Set in Detroit, a city filled with myths and urban legends, Zug is the story of Donovan and Lee — two boys from the outskirts of Detroit forced to straddle the boundary between city and suburbs, “outsider” and “insider” — who, upon a dare from their classmates, resolve to sneak inside the legendary Zug Island.
Zug is, at its core, a coming-of-age story that explores the problematic images and narratives about Detroit by following two boys on a quest for their own identity. Through Donovan’s eyes, Detroit becomes a character to be explored – and challenged – by testing the validity of several infamous urban legends about the mysterious Zug Island.

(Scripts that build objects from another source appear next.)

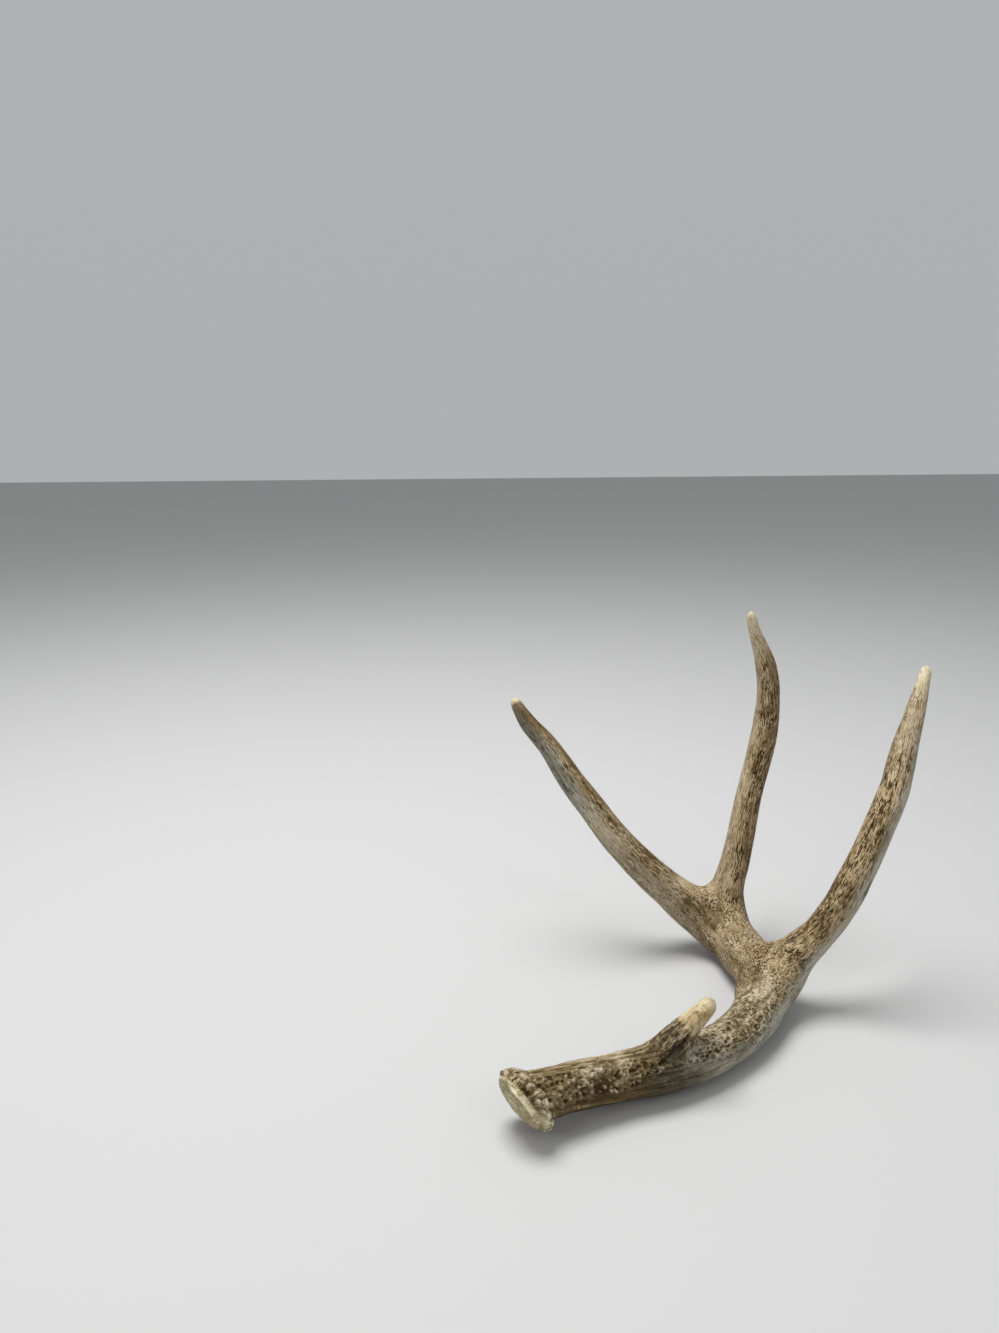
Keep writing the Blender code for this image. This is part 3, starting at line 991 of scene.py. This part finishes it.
def speckle_group():
    """Specks: a noise drawn out along the grain, which gives way to a round one by Web."""
    tree = bpy.data.node_groups.new("speckle", "ShaderNodeTree")
    for name, kind in (("Grain", "Vector"), ("Stretch", "Vector"), ("Web", "Float")):
        tree.interface.new_socket(name, in_out="INPUT", socket_type="NodeSocket" + kind)
    tree.interface.new_socket("Speck", in_out="OUTPUT", socket_type="NodeSocketFloat")
    entry = tree.nodes.new("NodeGroupInput")
    leave = tree.nodes.new("NodeGroupOutput")
    links = tree.links
    drawn = node(tree, "ShaderNodeVectorMath", operation="MULTIPLY")
    links.new(entry.outputs["Grain"], drawn.inputs[0])
    links.new(entry.outputs["Stretch"], drawn.inputs[1])
    place_mm = node(tree, "ShaderNodeVectorMath", operation="SCALE", Scale=1 / METRES)
    links.new(node(tree, "ShaderNodeTexCoord").outputs["Object"], place_mm.inputs[0])
    across = node(tree, "ShaderNodeSeparateXYZ")
    links.new(entry.outputs["Stretch"], across.inputs[0])
    coarser = node(tree, "ShaderNodeMath", operation="MULTIPLY")
    coarser.inputs[1].default_value = ROUND_SIZE
    links.new(across.outputs["X"], coarser.inputs[0])
    even = node(tree, "ShaderNodeVectorMath", operation="SCALE")
    links.new(place_mm.outputs[0], even.inputs[0])
    links.new(coarser.outputs[0], even.inputs["Scale"])
    mixed = node(tree, "ShaderNodeMix", data_type="FLOAT")
    links.new(entry.outputs["Web"], mixed.inputs[0])
    for source, socket in zip((drawn, even), MIX_FLOATS):
        made = node(tree, "ShaderNodeTexNoise", Scale=1.0, Detail=3.0, Roughness=0.65)
        links.new(source.outputs[0], made.inputs["Vector"])
        links.new(made.outputs["Fac"], mixed.inputs[socket])
    speck = node(tree, "ShaderNodeMapRange", interpolation_type="SMOOTHSTEP")
    for key, value in SPECK_RANGE.items():
        speck.inputs[key].default_value = value
    links.new(mixed.outputs[0], speck.inputs["Value"])
    links.new(speck.outputs[0], leave.inputs["Speck"])
    return tree


def sum_of(tree, *terms):
    """A chain of Multiply Add nodes: the first socket plus each other socket times its factor."""
    total = terms[0]
    for socket, factor in terms[1:]:
        step = node(tree, "ShaderNodeMath", operation="MULTIPLY_ADD")
        tree.links.new(socket, step.inputs[0])
        if isinstance(factor, float):
            step.inputs[1].default_value = factor
        else:
            tree.links.new(factor, step.inputs[1])
        tree.links.new(total, step.inputs[2])
        total = step.outputs[0]
    return total


def bone_material(name, speckle):
    """Bone by the marks: stain and specks pick the tone, and the masks pick which ramp gives its colour."""
    made = bpy.data.materials.new(name)
    made.use_nodes = True
    tree = made.node_tree
    links = tree.links
    shader = tree.nodes["Principled BSDF"]
    shader.inputs["Specular IOR Level"].default_value = SPECULAR
    read = {}
    for key in MARKS:
        found = node(tree, "ShaderNodeAttribute", attribute_name=key)
        read[key] = found.outputs["Vector" if key == "flow" else "Fac"]
    dashes = []
    for width, length in DASHES:
        dash = node(tree, "ShaderNodeGroup", node_tree=speckle)
        dash.inputs["Stretch"].default_value = (1 / width, 1 / width, 1 / length)
        links.new(read["flow"], dash.inputs["Grain"])
        links.new(read["web"], dash.inputs["Web"])
        dashes.append(dash.outputs["Speck"])
    strength = node(tree, "ShaderNodeMath", operation="MULTIPLY")
    strength.inputs[1].default_value = SMALL_DARKNESS
    links.new(read["crisp"], strength.inputs[0])
    tone = sum_of(tree, read["stain"], (dashes[0], read["crisp"]), (dashes[1], strength.outputs[0]))
    plain = ramp(tree, TAN)
    links.new(tone, plain.inputs["Fac"])
    colour = plain.outputs["Color"]
    for key, stops in (("rust", RUST), ("grey", GREY), ("seal", SEAL), ("ivory", IVORY)):
        shade = ramp(tree, stops)
        links.new(tone, shade.inputs["Fac"])
        mix = node(tree, "ShaderNodeMix", data_type="RGBA", clamp_factor=True)
        links.new(read[key], mix.inputs[0])
        links.new(colour, mix.inputs[MIX_COLOURS[0]])
        links.new(shade.outputs["Color"], mix.inputs[MIX_COLOURS[1]])
        colour = mix.outputs[MIX_COLOUR_OUT]
    links.new(colour, shader.inputs["Base Color"])
    rough = node(tree, "ShaderNodeMapRange")
    rough.inputs["To Min"].default_value = BONE_ROUGHNESS
    rough.inputs["To Max"].default_value = IVORY_ROUGHNESS
    links.new(read["ivory"], rough.inputs["Value"])
    links.new(rough.outputs[0], shader.inputs["Roughness"])
    depth = sum_of(tree, dashes[0], (dashes[1], SMALL_DEPTH))
    bump = node(tree, "ShaderNodeBump", Strength=SPECK_BUMP, Distance=SPECK_DEPTH * METRES)
    bump.invert = True
    links.new(depth, bump.inputs["Height"])
    links.new(bump.outputs[0], shader.inputs["Normal"])
    return made


# --- The scene ---------------------------------------------------------------------------------------

LAMPS = (  # direction from the antler, distance and diameter in metres, watts
    ((-0.2, 0.14, 1.0), 1.6, 0.9, 30.0),
    ((-0.44, -0.49, 0.48), 2.2, 0.7, 5.0),
    ((0.28, -0.49, 0.48), 2.2, 0.7, 4.0),
)
AIM = (80, 600, 40)  # the point that they face, in the centre lines' millimetres
HORIZON = 0.44  # brightness of the surround at the horizon and overhead
OVERHEAD = 0.46
SKY = (0.965, 0.985, 1.0, 1)
FLOOR_HALF = 6.0  # metres
FLOOR_GREY = (0.465, 0.465, 0.46, 1)
FLOOR_ROUGHNESS = 0.8

CAMERA_HEIGHT = 360.0  # mm over the floor, above x = y = 0 of the centre lines
CAMERA_TILT = 13.3  # degrees down from level
CAMERA_ROLL = -0.5
SENSOR_HEIGHT = 36.0
FOCAL_SHARE = 1050 / 1333  # focal length as a share of the sensor's height


def place(x, y, z):
    """A point of the centre lines' own millimetres in the frame's metres."""
    return tuple((np.array((x, y, z)) - ORIGIN) * METRES)


def camera():
    """The photograph's viewpoint and field of view."""
    made = bpy.data.cameras.new("camera")
    made.sensor_fit = "VERTICAL"
    made.sensor_height = SENSOR_HEIGHT
    made.lens = SENSOR_HEIGHT * FOCAL_SHARE
    made.clip_start = 0.01
    holder = bpy.data.objects.new("camera", made)
    tilt = Euler((np.radians(90 - CAMERA_TILT), 0, 0)).to_matrix()
    roll = Matrix.Rotation(np.radians(CAMERA_ROLL), 3, "Z")
    holder.rotation_euler = (tilt @ roll).to_euler()
    holder.location = place(0, 0, CAMERA_HEIGHT)
    bpy.context.scene.collection.objects.link(holder)
    bpy.context.scene.camera = holder


def floor():
    """A large pale sheet at the height of the antler's lowest point."""
    low = CAD_BOUNDS[0][2]
    signs = ((-1, -1), (1, -1), (1, 1), (-1, 1))
    corners = [(x * FLOOR_HALF, y * FLOOR_HALF, low) for x, y in signs]
    mesh = bpy.data.meshes.new("floor")
    mesh.from_pydata(corners, [], [(0, 1, 2, 3)])
    made = bpy.data.materials.new("floor_paint")
    made.use_nodes = True
    shader = made.node_tree.nodes["Principled BSDF"]
    shader.inputs["Base Color"].default_value = FLOOR_GREY
    shader.inputs["Roughness"].default_value = FLOOR_ROUGHNESS
    mesh.materials.append(made)
    sheet = bpy.data.objects.new("floor", mesh)
    bpy.context.scene.collection.objects.link(sheet)


def light():
    """A soft lamp overhead, two weaker ones in front, and a pale surround."""
    aim = Vector(place(*AIM))
    for number, (toward, away, size, watts) in enumerate(LAMPS):
        lamp = bpy.data.lights.new("lamp_%d" % number, "AREA")
        lamp.shape = "DISK"
        lamp.size = size
        lamp.energy = watts
        holder = bpy.data.objects.new(lamp.name, lamp)
        holder.location = aim + Vector(toward).normalized() * away
        holder.rotation_euler = (aim - holder.location).to_track_quat("-Z", "Y").to_euler()
        bpy.context.scene.collection.objects.link(holder)
    world = bpy.data.worlds.new("surround")
    world.use_nodes = True
    tree = world.node_tree
    background = tree.nodes["Background"]
    background.inputs["Color"].default_value = SKY
    height = node(tree, "ShaderNodeSeparateXYZ")
    tree.links.new(node(tree, "ShaderNodeTexCoord").outputs["Generated"], height.inputs[0])
    strength = node(tree, "ShaderNodeMapRange")
    strength.inputs["To Min"].default_value = HORIZON
    strength.inputs["To Max"].default_value = OVERHEAD
    tree.links.new(height.outputs["Z"], strength.inputs["Value"])
    tree.links.new(strength.outputs[0], background.inputs["Strength"])
    bpy.context.scene.world = world
    bpy.context.scene.view_settings.view_transform = "Standard"


PIECES = (  # solid, slot, points round the tube, and length over which its tip is rounded off
    ("main_beam", "beam_bone", 144, 6.0),
    ("brow_tine", "brow_bone", 112, 5.5),
    ("second_tine", "second_bone", 128, 5.0),
    ("third_tine", "third_bone", 128, 5.0),
)


def ring_stops(name):
    """(position, spacing) stops of a branch's rings: close together at its tip and where its relief
    is finest."""
    end = BRANCHES[name].length
    if name == "main_beam":
        return (0, 0.53), (225, 0.6), (300, 1.0), (340, 1.6), (end - 14, 1.7), (end - 3, 0.5), (end, 0.25)
    return (0, 1.0), (14, 0.6), (end - 12, 0.7), (end - 3, 0.4), (end, 0.2)


def main():
    camera()
    floor()
    light()
    speckle = speckle_group()
    for name, slot, sides, blunt in PIECES:
        piece = grown_piece(name, ring_stops(name), sides, blunt, bone_material(slot, speckle))
        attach(piece, "root")
        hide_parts(name)


main()
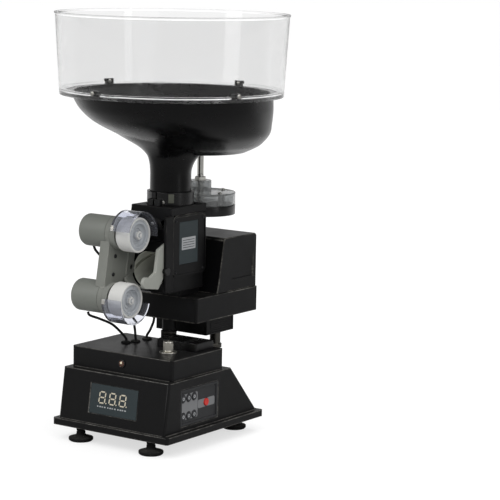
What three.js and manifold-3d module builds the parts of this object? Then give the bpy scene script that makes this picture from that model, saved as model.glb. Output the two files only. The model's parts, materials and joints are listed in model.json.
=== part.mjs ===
// Table tennis robot, in millimetres.
// X runs to the robot's right (the keypad side), the ball leaves towards -Y, Z is up.
// The origin lies on the floor, on the swivel axis, which is also the axis of the tube and of the hopper.

import * as THREE from 'three';
import { mergeVertices } from 'three/addons/utils/BufferGeometryUtils.js';
import Module from 'manifold-3d';

const wasm = await Module();
wasm.setup();

// General allowances
const gap = 0.3;
const overrun = 1;
const weld = 0.0001;

// Facet counts
const rimSides = 48;
const bowlSides = 36;
const roundSides = 24;
const midSides = 20;
const smallSides = 12;
const tinySides = 8;
const cornerSteps = 2;
const leadSides = 8;

// Base: an upper box on a spreading skirt with a flat flange; Y is measured from the flange's middle here
const box = { halfWidth: 74, front: -73.6, rear: 26.7, top: 109.8, corner: 4 };
const skirt = {
  halfWidth: 78.2, frontTop: -83.6, frontFoot: -92.5, rearTop: 37.2, rearFoot: 91, top: 85.4, foot: 25.4,
  corner: 3,
};
const flange = { halfWidth: 85, halfDepth: 95.9, bottom: 17.2, corner: 4 };
const shellWall = 3;
const cover = {
  halfWidth: 72, front: -72, rear: 70, thick: 2, ledge: 4, post: 3, postHeight: 10, postInset: 20,
};
const board = { halfWidth: 58, front: -58, rear: 56, thick: 1.6 };
const foot = {
  x: 52, frontY: -82.8, rearY: 81.5, radius: 14.5, disc: 4.2, rim: 1.6, stem: 5.3, neck: 7.5, neckTop: 6.6,
  peg: 3, pegHeight: 5,
};
const display = { left: -34, right: 35, low: 38, high: 72, thick: 1.6, pocket: 2 };
const keypad = {
  front: -62, rear: 10.3, low: 31.5, high: 74, plate: 1.8, sunk: 1.4, frame: 2.6, post: 2.5,
  postLength: 3.2,
  postInset: 3.4, board: 1.6,
};
const key = {
  radius: 4.3, proud: 1.5, collar: 0.75, collarThick: 1.3, stub: 1.8, stubLength: 0.8, dish: 0.5,
  firstY: -55.8, pitchY: 10.5, highZ: 63.3, lowZ: 42.3, stopY: -11.2, stopZ: 52.5,
};
const sensor = { x: 1, z: 97.6, radius: 3.2, bezel: 4.6, proud: 1.2, dome: 1.8 };
const inlet = {
  x: -46, share: 0.45, radius: 5.4, flange: 7.6, flangeThick: 1.4, bore: 3.1, depth: 9, pin: 1,
};
const grommet = {
  radius: 6, height: 2.2, neck: 3.7, bore: 1.8, lip: 4.8, lipThick: 1.5, frontX: -34, frontY: -22,
  middleX: -29,
  middleY: -10, rearX: -28, rearY: 11,
};
const grommetPlaces = [
  [grommet.frontX, grommet.frontY], [grommet.middleX, grommet.middleY], [grommet.rearX, grommet.rearY],
];
const knob = {
  x: 41, y: -38, radius: 6, height: 12, shaft: 3, shaftLength: 10, washer: 10.4, washerThick: 2, bevel: 0.8,
};

// Swivel: a post in the base carries the turret, and a crank pin works in a slotted arm
const swivelY = 17;
const post = { radius: 3.5, low: 98, collar: 6, nut: 5, nutThick: 4, head: 7 };
const pivotBlock = {
  left: 6.6, right: 64.5, front: -15.2, rear: 20, height: 9.6, boss: 9.5, rib: 3, ribShares: [0.3, 0.7],
  corner: 2,
};
const thrust = { radius: 9.5, thick: 3.6 };
const sleeve = { radius: 8, length: 14 };
const crank = {
  x: 30, y: 53, radius: 22, hub: 6.5, hubLength: 14, stub: 4, stubLength: 6, eye: 8, eyeTip: 5.4,
  eyeThick: 5, pin: 3,
  pinLength: 6,
};
const slot = {
  side: 0.9, inner: 38, outer: 44.4, rim: 4.6, under: 4.3, thick: 3.5, foot: 9.4, footLeft: -2,
  footRight: 34,
};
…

Built in the river rouge, Zug Island is home to industrial complexes and steel mills. Popular rumors, however, assert that the island hosts a top-secret government prison, that the island is highly contaminated and dangerous to set foot on, and that the entire facility is haunted by the remains of a Native American burial ground. These sorts of rumors proliferate in Detroit, fueled by photos of abandoned buildings and cryptic news stories. Despite the outlandish origins of these myths, Zug Island’s long history of secrecy has sparked suspicions of all kinds, which begs the question: Could the rumors be true?
As Donovan questions his own understanding of the city he calls home, he is forced on a journey fraught with real danger in an attempt to confront his own fears, refute his classmates’ stereotypes, and win the girl of his dreams. Ultimately, Zug is meant to create a new narrative for the city, one that explores its stereotypes and myths and — in turn — refutes them.